A simple question lingers: Were we ever supposed to have access to the internal lives of those beyond our immediate circles?

Taylor Swift did something similar in her 2019 documentary Miss Americana — supposedly an inside look into the superstar’s transformation into a political activist, but one that reads far more like hagiographic reputation laundering. This, just like Beckham’s documentary, is the Kardashianification of media.

The Kardashian family’s talent for turning their lives — internecine sibling drama, affairs, petty squabbles — into ready-to-consume media has made them some of the wealthiest celebrities on the planet. Their reality TV show, first aired in 2007, cemented their position in the public imagination.

But now the five sisters and matriarch own several businesses between them, boast some of the largest social media followings in the world and have managed to use their seemingly shallow empire as a key into the upper echelons of society. Kim Kardashian, for one, glides seamlessly between the front row at Paris fashion week and advocating for criminal justice reform in the White House.

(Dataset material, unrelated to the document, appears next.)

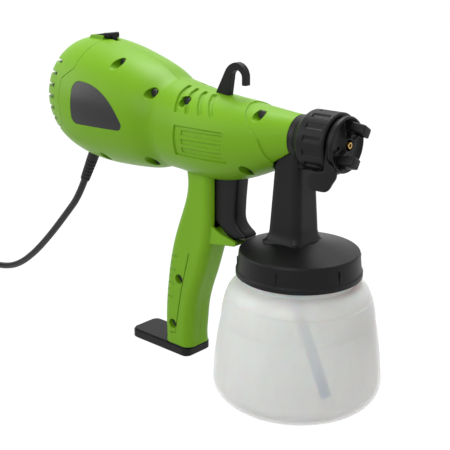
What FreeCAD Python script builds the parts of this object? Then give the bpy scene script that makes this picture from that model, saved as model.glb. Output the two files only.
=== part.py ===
# Handheld electric paint sprayer: a pistol-grip turbine gun that stands on its cup and its grip foot.
# Millimetres. +X is the spray direction and +Z is up. The origin is the centre of the cup's base.
# The two housing shells meet on the plane Y = 0, and the spray axis lies in it.
import FreeCAD, Part
import math
import os
import Sketcher
from FreeCAD import Placement, Rotation, Vector

doc = FreeCAD.newDocument("paint_sprayer")
sheet = doc.addObject("Spreadsheet::Sheet", "sizes")
given_names = []
nodes = []


class Size:
    """A length that carries its value and the sheet expression that it comes from."""

    def __init__(self, value, text):
        self.value = float(value)
        self.text = text

    def __add__(self, other):
        other = as_size(other)
        return Size(self.value + other.value, f"({self.text} + {other.text})")

    def __radd__(self, other):
        return as_size(other) + self

    def __sub__(self, other):
        other = as_size(other)
        return Size(self.value - other.value, f"({self.text} - {other.text})")

    def __rsub__(self, other):
        return as_size(other) - self

    def __mul__(self, other):
        other = as_size(other)
        return Size(self.value * other.value, f"({self.text} * {other.text})")

    def __rmul__(self, other):
        return as_size(other) * self

    def __neg__(self):
        return self * -1


def as_size(value):
    if isinstance(value, Size):
        return value
    return Size(value, f"({float(value)})")


def given(name, value):
    """Write a driving dimension to the sheet."""
    given_names.append(name)
    row = len(given_names)
    sheet.set(f"A{row}", name)
    sheet.set(f"B{row}", str(value))
    sheet.setAlias(f"B{row}", name)
    return Size(value, f"sizes.{name}")


def attach(thing, path, value):
    """Bind a property path of an object to an expression of the sheet, where it has one."""
    if "sizes." in value.text:
        thing.setExpression(path, value.text)


def bind(thing, **values):
    for name, value in values.items():
        value = as_size(value)
        setattr(thing, name, value.value)
        attach(thing, name, value)


def place(thing, x=0.0, y=0.0, z=0.0, rotation=None):
    spots = [as_size(x), as_size(y), as_size(z)]
    thing.Placement = Placement(Vector(*[spot.value for spot in spots]), rotation or Rotation())
    for axis, spot in zip("xyz", spots):
        attach(thing, f"Placement.Base.{axis}", spot)
    return thing


# Sketches and features

def new_body(label):
    body = doc.addObject("PartDesign::Body", label)
    body.Label = label
    return body


def sketch(body, role, offset=0.0):
    """An empty sketch on an origin plane of the body, moved along the plane's normal."""
    plane = next(item for item in body.Origin.OriginFeatures if item.Role == role)
    drawing = body.newObject("Sketcher::SketchObject", "outline")
    drawing.AttachmentSupport = [(plane, "")]
    drawing.MapMode = "FlatFace"
    offset = as_size(offset)
    drawing.AttachmentOffset = Placement(Vector(0, 0, offset.value), Rotation())
    attach(drawing, "AttachmentOffset.Base.z", offset)
    return drawing


def fix(drawing, kind, value, *ends):
    value = as_size(value)
    index = drawing.addConstraint(Sketcher.Constraint(kind, *ends, value.value))
    attach(drawing, f"Constraints[{index}]", value)


def draw(drawing, points):
    """A closed outline. A third number is the radius of the arc to the next point: above 0 it
    bulges to the right of the way round, below 0 to the left."""
    corners = [(as_size(point[0]), as_size(point[1])) for point in points]
    spots = [Vector(x.value, y.value, 0) for x, y in corners]
    edges = []
    for index, point in enumerate(points):
        here = spots[index]
        there = spots[(index + 1) % len(points)]
        if len(point) == 2:
            edge = drawing.addGeometry(Part.LineSegment(here, there))
            edges.append((edge, 1, 2))
            continue
        radius = as_size(point[2])
        chord = there - here
        left = Vector(-chord.y, chord.x, 0).normalize()
        side = 1 if radius.value > 0 else -1
        rise = math.sqrt(radius.value ** 2 - (chord.Length / 2) ** 2)
        centre = (here + there) * 0.5 + left * (rise * side)
        circle = Part.Circle(centre, Vector(0, 0, 1), abs(radius.value))
        first, last = (here, there) if side > 0 else (there, here)
        arc = Part.ArcOfCircle(circle, circle.parameter(first), circle.parameter(last))
        edge = drawing.addGeometry(arc)
        fix(drawing, "Radius", radius * side, edge)
        edges.append((edge, 1, 2) if side > 0 else (edge, 2, 1))
    for index, (edge, start, end) in enumerate(edges):
        following, its_start, _ = edges[(index + 1) % len(edges)]
        drawing.addConstraint(Sketcher.Constraint("Coincident", edge, end, following, its_start))
        fix(drawing, "DistanceX", corners[index][0], -1, 1, edge, start)
        fix(drawing, "DistanceY", corners[index][1], -1, 1, edge, start)


def circle(drawing, x, y, radius):
    x, y, radius = as_size(x), as_size(y), as_size(radius)
    edge = drawing.addGeometry(Part.Circle(Vector(x.value, y.value, 0), Vector(0, 0, 1), radius.value))
    fix(drawing, "DistanceX", x, -1, 1, edge, 3)
    fix(drawing, "DistanceY", y, -1, 1, edge, 3)
    fix(drawing, "Radius", radius, edge)


def rounded(drawing, x, half_length, half_width, corner, y=0.0):
    """A rectangle with round corners about (x, y)."""
    near, far = x - half_length, x + half_length
    low, high = y - half_width, y + half_width
    draw(drawing, [
        (near + corner, low), (far - corner, low, corner),
        (far, low + corner), (far, high - corner, corner),
        (far - corner, high), (near + corner, high, corner),
        (near, high - corner), (near, low + corner, corner),
    ])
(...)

In 2019 Amy Chozick posed the question in the New York Times: are the Kardashian sisters “America’s savviest CEOs? … Even if you’ve never seen a single episode of their show, chances are that you’ve bought a Kardashian-fronted or backed something.”

The Beckham’s adoption of the Kardashian playbook speaks to this cultural shift, started in the 1990s when the full thrust of tabloid culture began to melt the boundary between private and public. Posh and Becks, who were dogged by paparazzi ever since their late ‘90s debut as a couple, know this arena all too well.

But since the Levenson inquiry, the proliferation of the family influencer, and the reams of documentaries just like Beckham’s, it’s clear this is not a phenomenon we should be quick to celebrate. Because a simple question lingers: were we ever supposed to have access to the internal lives of those beyond our immediate circles? Should we be able to name every Kardashian offspring and every Taylor Swift boyfriend? Is David Beckham’s supposed sexual impropriety really any of our business?

The documentary alludes to the overweening influence of the tabloids in their life — it hums in the background of the story as is customary for any celebrity charting their 21st-century rise to fame. But when it comes to the specifics, like Beckham’s alleged affair, the couple are somewhat aloof.

Privacy has long been a virtue enshrined in law. That so many are ready to give it up for cash — and that the rest of us lap it up with fervour — suggests we have lost something valuable. It will not be easy to recapture.